Die häufigste Frage, die sich stellt, nachdem entschieden wurde, ob ein Teil oder eine Baugruppe auf Dichtheit geprüft werden soll, lautet: „Nach welcher Spezifikation soll geprüft werden?“ Zur Beantwortung dieser Frage bieten sich grundsätzlich drei methodische Ansätze an.
"Verwendung des tatsächlichen Prüfdrucks zur Festlegung von Dichtheitsprüf-Spezifikationen"
Ein erster und häufig praktikabler Ansatz besteht darin, sich an den in der jeweiligen Branche üblichen Prüfstandards zu orientieren, die sich an der Funktion des Produkts oder an seiner geplanten Einsatzumgebung ausrichten. Wenn ein Produkt beispielsweise wasserdicht sein soll (z. B. gemäß IP67 oder IP68 nach IEC 60529), kann davon ausgegangen werden, dass bereits validierte Testparameter ähnlicher, erfolgreich geprüfter Produkte einen geeigneten Ausgangspunkt darstellen.

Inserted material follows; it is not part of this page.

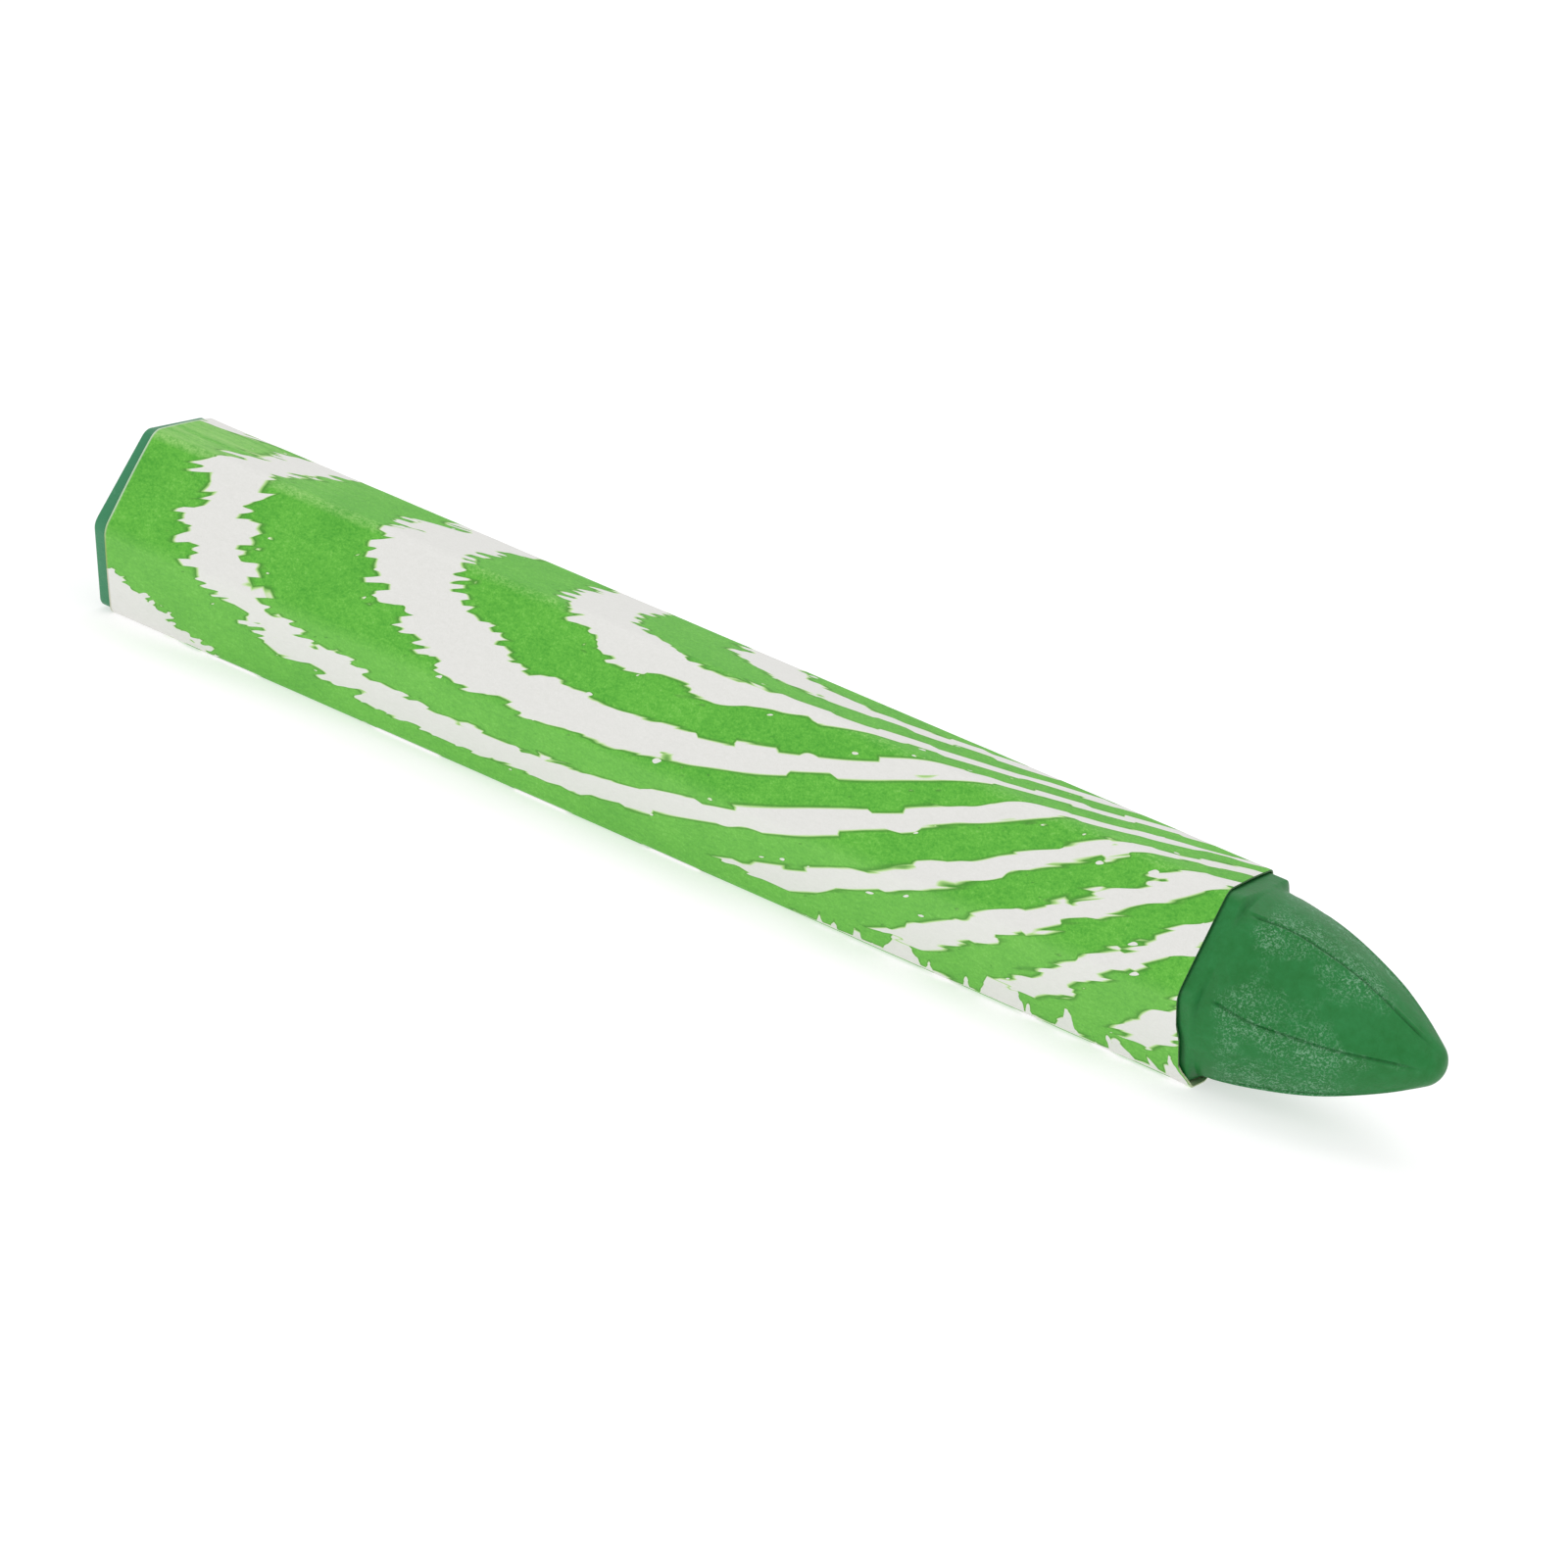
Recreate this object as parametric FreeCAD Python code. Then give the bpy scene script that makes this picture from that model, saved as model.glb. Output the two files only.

In der Praxis werden wasserdichte Produkte in der Regel nicht mit Wasser, sondern mit Luft als Prüfmedium auf Dichtheit getestet. Dies hat mehrere Vorteile: Lufttests sind sauber, zerstörungsfrei, schnell und empfindlicher gegenüber kleinen Undichtigkeiten als Flüssigkeitstests. Da Luft eine etwa 50-fach geringere Viskosität als Wasser besitzt, kann sie durch feinere Mikroleckagen strömen, die für Wasser undurchlässig sind. Daher gilt: Ein Bauteil, das bei einem Luftlecktest unterhalb eines definierten Grenzwertes liegt, ist bei vergleichbaren Druckbedingungen auch gegenüber Wasser als dicht anzusehen.
Erfahrungswerte aus der Industrie zeigen, dass für typische Gehäuse- oder Steckverbindungen, die eine Wasserdichtigkeit nach IP67 erfüllen müssen, eine Leckrate von ≤ 4 sccm bei Prüfüberdruck (typisch 0,3–0,5 bar) als ausreichend dicht bewertet wird. Dieser Grenzwert basiert auf empirischen Korrelationen zwischen Luftleckraten und Flüssigkeitsleckverhalten, die in zahlreichen Validierungsstudien bestätigt wurden. Er ist allerdings nicht normativ festgelegt, sondern sollte stets anhand von Referenzprüfungen oder Musterteilen verifiziert werden.
Eine alternative Methode besteht darin, eine größere Stichprobe von Prüflingen zu testen und die Verteilung der gemessenen Leckraten auszuwerten. Dabei werden häufig Gruppen identifiziert, bei denen die Leckagewerte auffällig höher liegen. Die Hauptgruppe, die innerhalb des typischen Bereichs liegt, wird als „gut“ klassifiziert, während ein Grenzwert so festgelegt wird, dass fehlerhafte oder grenzwertige Teile ausgeschlossen werden. Diese Methode eignet sich besonders in frühen Entwicklungsphasen oder wenn keine etablierten Referenzwerte existieren.
Eine Variante ist der Unterwassertest, bei dem das aus dem Bauteil austretende Luftvolumen über die Zeit in einem Messgefäß gesammelt wird. Hierdurch kann die Gesamtleckrate direkt ermittelt und mit realen Feldbedingungen (z. B. Wassereintritt bei Druckbelastung) korreliert werden.
Der dritte Ansatz, der häufig ergänzend zur empirischen Methode verwendet wird, basiert auf der theoretischen Berechnung der relativen Leckraten von Prüfmedium (z. B. Luft) und Betriebsmedium (z. B. Wasser, Öl, Kältemittel). Dabei werden Parameter wie Viskosität, Dichte, Oberflächenspannung und Druckverhältnisse berücksichtigt, um aus der gemessenen Luftleckrate die entsprechende Flüssigkeitsleckrate abzuleiten und daraus eine zulässige Grenze zu definieren.
Ein Beispiel findet sich in der Kälte- und Klimabranche, wo Dichtheitsanforderungen häufig in Gramm Kältemittelverlust pro Jahr angegeben werden. Durch Umrechnung dieser Werte in Volumenleckraten (cc/s) lässt sich eine direkte Vergleichsbasis schaffen, die schnelle Prüfungen ermöglicht. So entspricht beispielsweise ein Verlust von 10 g Kältemittel pro Jahr etwa einer Leckrate von 1 × 10⁻⁶ cc/s.